In a sense, this was similar to national lotteries which we see in many countries. Very large prizes are given to winners who choose the winning numbers. These are normally selected at random and entered in accordance with the rules of the game. If they are drawn at the time when the result is declared, then the person who chose them is given a substantial prize. The rest of the money is used by the government in support of good causes. Many are the charities, museums, research establishments which benefit from a share of the lottery money. Yet Islam does not permit this. It is totally forbidden.
The point about lottery and similar games that give the proceeds or a portion of them to good causes is that people are motivated only by the desire to win a large sum of money for themselves. They are not thinking of the good causes when they buy their lottery ticket. They only think of the great prospect that would open before them if they win. Moreover, when the government runs a lottery to support “good causes” it assumes that society is devoid of goodness and that people would not donate to such good causes unless they dwindle before them the prospect of winning a large amount of money. Islam prefers instead to enhance the motives to do good among its followers, so that they seek to win God’s pleasure, rather than an amount of money, however large it may be.

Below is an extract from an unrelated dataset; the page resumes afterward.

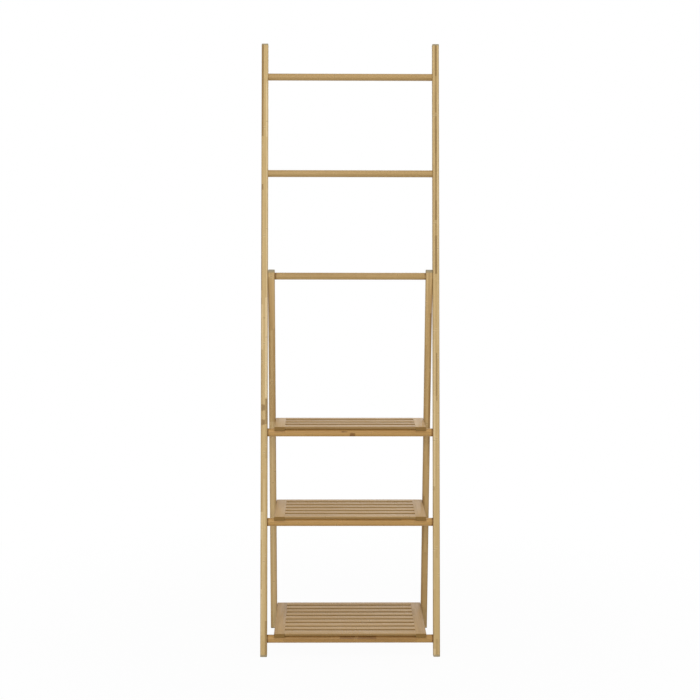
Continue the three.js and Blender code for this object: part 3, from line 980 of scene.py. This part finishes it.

The Qur’an describes all games of chance as an “abomination devised by Satan” (5: 90) to highlight its effect on participants and society. Hence, its prohibition is not in doubt. We also note that the view of early Muslims, such as the rightly-guided caliphs, was very strict on it. A report by Rabeeah ibn Abdullah ibn Al-Hadeer, a distinguished and reliable person who was born during the Prophet’s time and is considered among the best of tabieen, i.e. successors to the Prophet’s companions, mentions: “Two men gambled over two roosters during Umar’s reign. Umar ordered that roosters be killed. A man from the Ansar said to him, ‘would you kill a community of God’s creation which glorifies Him?’ Umar did not proceed with his order.” (Related by Al-Bukhari in Al-Adab Al-Mufrad).
This is an example of the seriousness with which all gambling was viewed in the early period of Islam. When two people wanted to engage in a game of cockfighting he wanted to prevent this ever happening again by killing the birds used for such a purpose. Needless to say, the birds have no say in organizing the fight or what people gamble with. They are indeed the victims, as in a cockfight both birds suffer a great deal, and one or both may die as a result.
Yet people are always willing to risk their money in the hope of winning a larger sum. The Prophet shows a good way to overcome this temptation. Abu Hurayrah quotes the Prophet as saying: “Whoever of you swears and (unwittingly) includes in his oath Al-Lat and Al-Uzza should say, ‘there is no deity other than God’, and whoever says to a friend, ‘let us bet’, should give the money to charity.” (Related in all six authentic anthologies)
The first point in this Hadith mentions a mistake that the new Muslims could unwittingly make. They might, by the force of habit, include the two main idols that the Arabs used to worship before Islam in their oaths. The Prophet tells them that anyone who says this unwittingly should follow it by confirming his belief in God’s oneness, repeating the first part of the main declaration we say to state that we are Muslims, i.e. La ilaha illa Allah. Thus, the person concerned confirms his belief in God’s oneness and renders the inclusion of those idols in his oath as meaningless words.
The Prophet also gives us an order that anyone who suggests a bet, risking some money for any reason, should give that money in charity. This atones for his mistake and earns him some reward for his money. Thus, he ensures that he wins, because the reward he gains for his charity is certainly greater than any amount he could win as a result of betting or gambling.